◆ Stated task
Copy every line that contains the string "joints" from the entries below.
+++
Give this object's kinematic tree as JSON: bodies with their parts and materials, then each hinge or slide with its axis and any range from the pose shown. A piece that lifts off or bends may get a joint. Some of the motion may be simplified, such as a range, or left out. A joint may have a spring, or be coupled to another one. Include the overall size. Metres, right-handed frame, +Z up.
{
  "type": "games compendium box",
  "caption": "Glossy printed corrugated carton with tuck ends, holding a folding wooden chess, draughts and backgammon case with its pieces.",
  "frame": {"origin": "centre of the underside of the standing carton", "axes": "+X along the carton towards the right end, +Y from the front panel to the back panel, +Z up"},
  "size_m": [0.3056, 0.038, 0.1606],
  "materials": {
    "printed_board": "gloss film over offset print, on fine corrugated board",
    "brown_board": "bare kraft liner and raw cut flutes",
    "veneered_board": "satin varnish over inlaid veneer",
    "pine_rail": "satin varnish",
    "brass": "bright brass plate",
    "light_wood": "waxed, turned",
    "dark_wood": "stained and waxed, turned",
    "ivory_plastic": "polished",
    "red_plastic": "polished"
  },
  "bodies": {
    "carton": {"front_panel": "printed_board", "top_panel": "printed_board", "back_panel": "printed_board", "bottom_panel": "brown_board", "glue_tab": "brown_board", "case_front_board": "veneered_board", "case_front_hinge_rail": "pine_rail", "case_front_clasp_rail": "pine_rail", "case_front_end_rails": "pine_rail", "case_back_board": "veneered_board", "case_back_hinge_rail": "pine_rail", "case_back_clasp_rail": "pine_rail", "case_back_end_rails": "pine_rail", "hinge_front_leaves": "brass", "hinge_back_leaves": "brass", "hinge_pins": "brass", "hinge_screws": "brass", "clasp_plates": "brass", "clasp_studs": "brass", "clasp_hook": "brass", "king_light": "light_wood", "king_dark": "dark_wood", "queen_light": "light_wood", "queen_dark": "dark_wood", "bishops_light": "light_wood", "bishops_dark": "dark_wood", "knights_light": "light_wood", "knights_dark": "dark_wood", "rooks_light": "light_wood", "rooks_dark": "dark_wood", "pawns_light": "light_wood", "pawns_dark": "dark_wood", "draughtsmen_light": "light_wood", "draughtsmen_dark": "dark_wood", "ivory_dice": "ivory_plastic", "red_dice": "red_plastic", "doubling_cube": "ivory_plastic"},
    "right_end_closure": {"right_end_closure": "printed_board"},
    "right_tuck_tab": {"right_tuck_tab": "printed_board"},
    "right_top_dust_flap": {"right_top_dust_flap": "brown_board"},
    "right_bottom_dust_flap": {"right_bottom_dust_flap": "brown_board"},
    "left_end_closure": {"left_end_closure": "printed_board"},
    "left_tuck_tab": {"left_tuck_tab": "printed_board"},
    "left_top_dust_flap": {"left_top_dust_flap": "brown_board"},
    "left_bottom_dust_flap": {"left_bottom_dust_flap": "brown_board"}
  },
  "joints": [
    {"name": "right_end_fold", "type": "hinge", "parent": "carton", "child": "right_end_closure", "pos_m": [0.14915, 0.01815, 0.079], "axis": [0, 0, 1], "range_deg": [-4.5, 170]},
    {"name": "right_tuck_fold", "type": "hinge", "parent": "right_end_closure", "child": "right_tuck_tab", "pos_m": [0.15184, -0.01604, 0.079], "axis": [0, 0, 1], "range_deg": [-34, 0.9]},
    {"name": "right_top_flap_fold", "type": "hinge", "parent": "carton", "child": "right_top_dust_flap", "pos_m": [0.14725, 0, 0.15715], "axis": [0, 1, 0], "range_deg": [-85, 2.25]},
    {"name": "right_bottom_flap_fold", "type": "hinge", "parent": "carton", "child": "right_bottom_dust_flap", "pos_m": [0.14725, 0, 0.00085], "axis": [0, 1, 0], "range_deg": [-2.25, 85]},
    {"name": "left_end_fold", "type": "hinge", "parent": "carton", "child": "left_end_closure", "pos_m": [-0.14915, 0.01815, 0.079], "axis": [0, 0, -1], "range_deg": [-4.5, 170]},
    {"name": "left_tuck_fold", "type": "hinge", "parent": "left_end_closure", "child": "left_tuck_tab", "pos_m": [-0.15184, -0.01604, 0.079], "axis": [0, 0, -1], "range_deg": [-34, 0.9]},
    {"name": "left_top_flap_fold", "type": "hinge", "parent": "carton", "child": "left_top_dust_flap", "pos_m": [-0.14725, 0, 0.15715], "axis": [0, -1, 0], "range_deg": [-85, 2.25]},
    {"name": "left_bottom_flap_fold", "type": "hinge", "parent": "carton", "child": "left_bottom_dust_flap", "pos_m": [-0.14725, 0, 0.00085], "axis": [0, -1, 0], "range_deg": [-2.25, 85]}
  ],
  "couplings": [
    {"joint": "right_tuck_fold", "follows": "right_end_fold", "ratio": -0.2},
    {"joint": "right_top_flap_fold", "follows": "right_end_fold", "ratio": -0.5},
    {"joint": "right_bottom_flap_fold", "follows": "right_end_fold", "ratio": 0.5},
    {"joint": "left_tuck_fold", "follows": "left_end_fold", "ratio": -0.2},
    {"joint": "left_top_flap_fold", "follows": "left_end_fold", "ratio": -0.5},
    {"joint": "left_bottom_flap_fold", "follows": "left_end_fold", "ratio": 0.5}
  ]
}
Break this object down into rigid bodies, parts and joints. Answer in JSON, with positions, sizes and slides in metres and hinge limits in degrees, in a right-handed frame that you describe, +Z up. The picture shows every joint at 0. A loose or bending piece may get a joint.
+++
◆ Complete output
  "joints": [
Break this object down into rigid bodies, parts and joints. Answer in JSON, with positions, sizes and slides in metres and hinge limits in degrees, in a right-handed frame that you describe, +Z up. The picture shows every joint at 0. A loose or bending piece may get a joint.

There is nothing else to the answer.